-- START OF Input data --

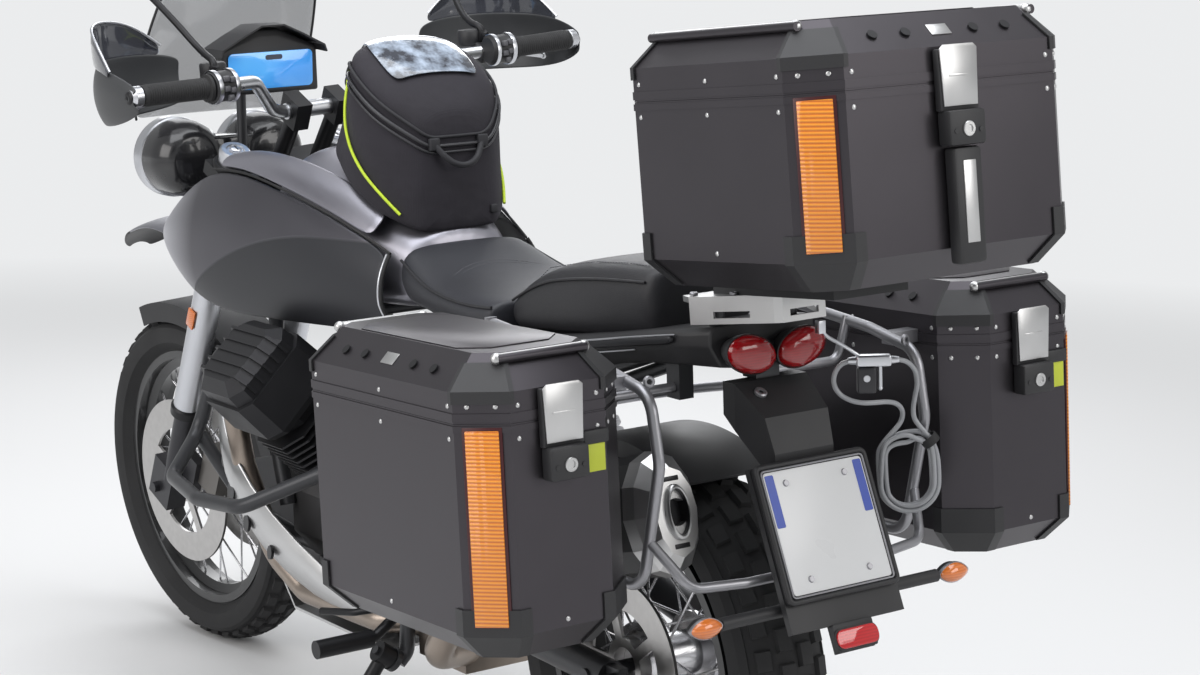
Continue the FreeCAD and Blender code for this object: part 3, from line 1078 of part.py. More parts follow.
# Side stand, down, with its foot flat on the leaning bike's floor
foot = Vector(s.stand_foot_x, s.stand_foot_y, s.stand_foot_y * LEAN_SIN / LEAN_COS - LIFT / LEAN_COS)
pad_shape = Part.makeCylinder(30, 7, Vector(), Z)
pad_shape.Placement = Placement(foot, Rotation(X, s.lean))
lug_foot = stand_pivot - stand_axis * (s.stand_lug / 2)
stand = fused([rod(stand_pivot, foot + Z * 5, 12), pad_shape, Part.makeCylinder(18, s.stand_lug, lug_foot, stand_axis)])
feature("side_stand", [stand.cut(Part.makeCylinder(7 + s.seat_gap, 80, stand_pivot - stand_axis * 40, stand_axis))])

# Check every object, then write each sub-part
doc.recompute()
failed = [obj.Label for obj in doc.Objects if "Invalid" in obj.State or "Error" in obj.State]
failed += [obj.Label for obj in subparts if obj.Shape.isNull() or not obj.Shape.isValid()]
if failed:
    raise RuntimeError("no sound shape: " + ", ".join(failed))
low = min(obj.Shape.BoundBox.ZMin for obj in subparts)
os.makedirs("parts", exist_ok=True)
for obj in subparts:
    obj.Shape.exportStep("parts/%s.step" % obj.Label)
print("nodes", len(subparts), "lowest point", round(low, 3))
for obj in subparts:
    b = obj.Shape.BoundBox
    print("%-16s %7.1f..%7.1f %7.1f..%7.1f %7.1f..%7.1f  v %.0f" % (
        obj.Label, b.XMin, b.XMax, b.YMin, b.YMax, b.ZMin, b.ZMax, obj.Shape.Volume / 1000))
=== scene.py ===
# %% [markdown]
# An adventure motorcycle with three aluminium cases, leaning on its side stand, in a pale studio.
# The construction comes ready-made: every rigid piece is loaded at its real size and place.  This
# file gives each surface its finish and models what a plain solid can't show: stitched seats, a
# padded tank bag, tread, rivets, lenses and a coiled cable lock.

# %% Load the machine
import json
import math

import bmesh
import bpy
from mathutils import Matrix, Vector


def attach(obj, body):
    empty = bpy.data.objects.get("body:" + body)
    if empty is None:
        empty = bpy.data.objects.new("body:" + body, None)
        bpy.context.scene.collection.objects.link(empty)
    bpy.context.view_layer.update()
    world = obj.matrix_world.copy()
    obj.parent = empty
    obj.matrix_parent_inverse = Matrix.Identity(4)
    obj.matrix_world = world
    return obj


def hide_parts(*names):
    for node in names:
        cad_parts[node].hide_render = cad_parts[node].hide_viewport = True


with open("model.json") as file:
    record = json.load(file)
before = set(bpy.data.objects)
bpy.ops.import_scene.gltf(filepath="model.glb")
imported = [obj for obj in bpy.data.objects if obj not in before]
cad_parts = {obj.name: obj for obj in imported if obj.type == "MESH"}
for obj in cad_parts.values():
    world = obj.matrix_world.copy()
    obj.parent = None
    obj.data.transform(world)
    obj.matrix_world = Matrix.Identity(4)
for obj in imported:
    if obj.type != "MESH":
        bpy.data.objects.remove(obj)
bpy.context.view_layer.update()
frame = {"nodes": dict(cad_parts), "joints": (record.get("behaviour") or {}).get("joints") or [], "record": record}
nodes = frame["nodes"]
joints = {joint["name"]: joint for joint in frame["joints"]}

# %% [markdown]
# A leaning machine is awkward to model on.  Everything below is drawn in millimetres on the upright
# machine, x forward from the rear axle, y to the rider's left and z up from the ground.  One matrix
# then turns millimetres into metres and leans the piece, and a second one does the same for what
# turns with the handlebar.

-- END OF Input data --
-- START OF Input data --

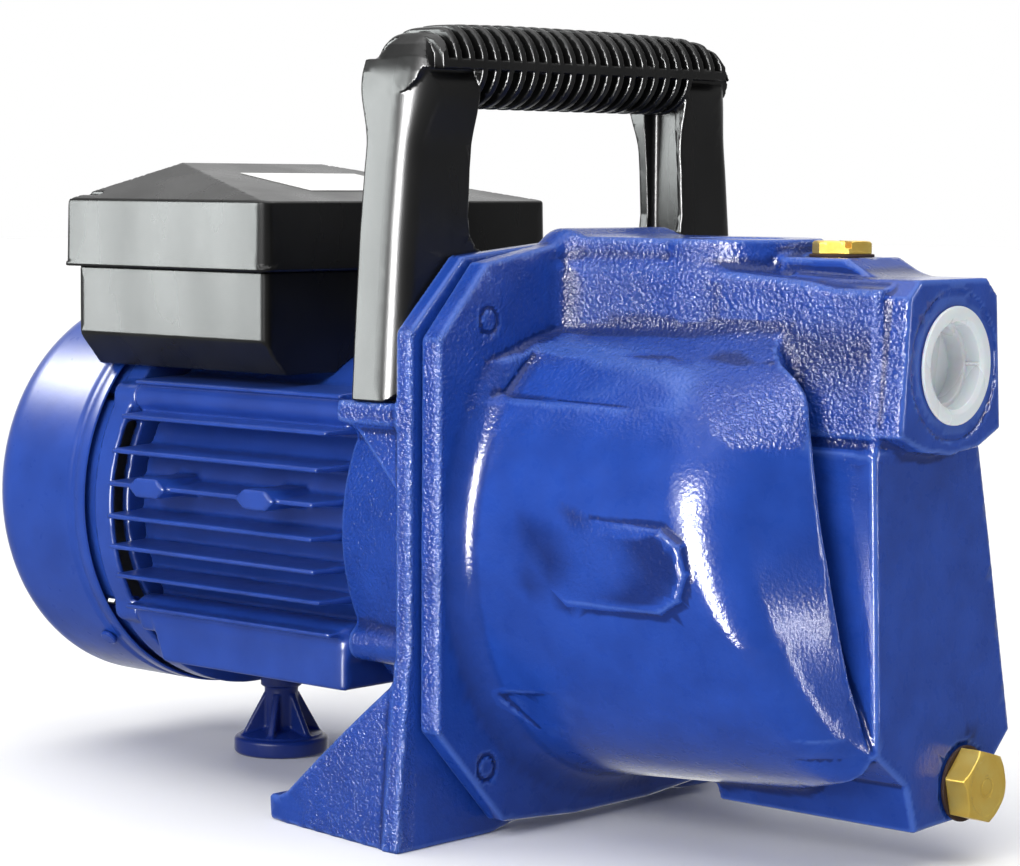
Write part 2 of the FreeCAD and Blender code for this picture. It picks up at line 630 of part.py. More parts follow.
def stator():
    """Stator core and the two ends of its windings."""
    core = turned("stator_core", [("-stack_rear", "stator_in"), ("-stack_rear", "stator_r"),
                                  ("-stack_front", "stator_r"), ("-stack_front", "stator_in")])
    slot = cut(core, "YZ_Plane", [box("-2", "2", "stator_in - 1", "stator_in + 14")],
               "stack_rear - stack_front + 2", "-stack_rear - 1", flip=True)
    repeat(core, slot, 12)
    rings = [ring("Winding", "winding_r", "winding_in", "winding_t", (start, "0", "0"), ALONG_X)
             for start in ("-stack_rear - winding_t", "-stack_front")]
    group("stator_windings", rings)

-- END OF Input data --

## Task directions
Repeat word for word the lines from the line containing "in imported if" to the line containing "joint for joint", both lines included; nothing else should appear.

## Response
cad_parts = {obj.name: obj for obj in imported if obj.type == "MESH"}
for obj in cad_parts.values():
    world = obj.matrix_world.copy()
    obj.parent = None
    obj.data.transform(world)
    obj.matrix_world = Matrix.Identity(4)
for obj in imported:
    if obj.type != "MESH":
        bpy.data.objects.remove(obj)
bpy.context.view_layer.update()
frame = {"nodes": dict(cad_parts), "joints": (record.get("behaviour") or {}).get("joints") or [], "record": record}
nodes = frame["nodes"]
joints = {joint["name"]: joint for joint in frame["joints"]}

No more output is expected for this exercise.